• _Work instructions_:
Copy out all of the material exactly as presented.

• _Source excerpt_:
....
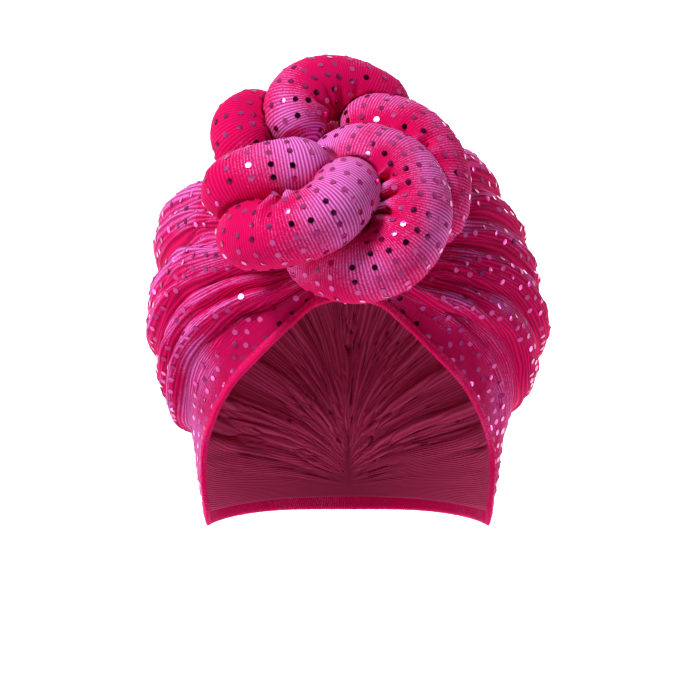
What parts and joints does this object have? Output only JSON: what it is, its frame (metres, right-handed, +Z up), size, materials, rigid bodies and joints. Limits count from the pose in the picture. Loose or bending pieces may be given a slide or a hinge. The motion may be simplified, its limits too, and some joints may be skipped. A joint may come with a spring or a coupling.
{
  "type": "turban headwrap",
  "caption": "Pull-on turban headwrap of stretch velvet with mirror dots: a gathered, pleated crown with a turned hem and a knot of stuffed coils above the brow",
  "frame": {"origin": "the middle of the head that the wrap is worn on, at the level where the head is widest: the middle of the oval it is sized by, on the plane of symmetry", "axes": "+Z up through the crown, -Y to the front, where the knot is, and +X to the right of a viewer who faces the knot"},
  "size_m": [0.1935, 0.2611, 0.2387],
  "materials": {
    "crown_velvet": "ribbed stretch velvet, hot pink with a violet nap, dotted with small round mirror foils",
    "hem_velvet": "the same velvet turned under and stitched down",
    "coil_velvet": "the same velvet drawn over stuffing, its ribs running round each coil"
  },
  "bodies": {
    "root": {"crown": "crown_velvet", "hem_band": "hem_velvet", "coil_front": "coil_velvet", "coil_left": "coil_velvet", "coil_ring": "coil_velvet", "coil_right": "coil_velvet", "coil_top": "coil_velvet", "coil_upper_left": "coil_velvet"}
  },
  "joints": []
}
....
• _Result of the task_:
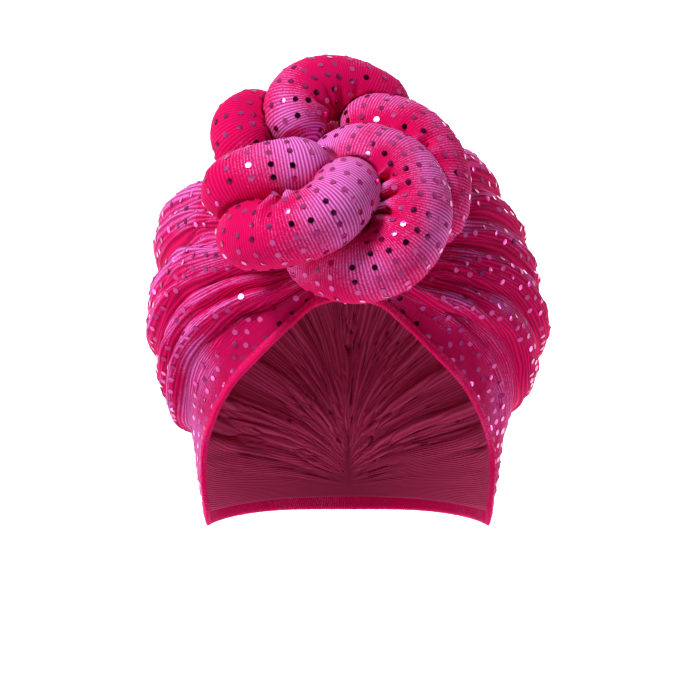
What parts and joints does this object have? Output only JSON: what it is, its frame (metres, right-handed, +Z up), size, materials, rigid bodies and joints. Limits count from the pose in the picture. Loose or bending pieces may be given a slide or a hinge. The motion may be simplified, its limits too, and some joints may be skipped. A joint may come with a spring or a coupling.
{
  "type": "turban headwrap",
  "caption": "Pull-on turban headwrap of stretch velvet with mirror dots: a gathered, pleated crown with a turned hem and a knot of stuffed coils above the brow",
  "frame": {"origin": "the middle of the head that the wrap is worn on, at the level where the head is widest: the middle of the oval it is sized by, on the plane of symmetry", "axes": "+Z up through the crown, -Y to the front, where the knot is, and +X to the right of a viewer who faces the knot"},
  "size_m": [0.1935, 0.2611, 0.2387],
  "materials": {
    "crown_velvet": "ribbed stretch velvet, hot pink with a violet nap, dotted with small round mirror foils",
    "hem_velvet": "the same velvet turned under and stitched down",
    "coil_velvet": "the same velvet drawn over stuffing, its ribs running round each coil"
  },
  "bodies": {
    "root": {"crown": "crown_velvet", "hem_band": "hem_velvet", "coil_front": "coil_velvet", "coil_left": "coil_velvet", "coil_ring": "coil_velvet", "coil_right": "coil_velvet", "coil_top": "coil_velvet", "coil_upper_left": "coil_velvet"}
  },
  "joints": []
}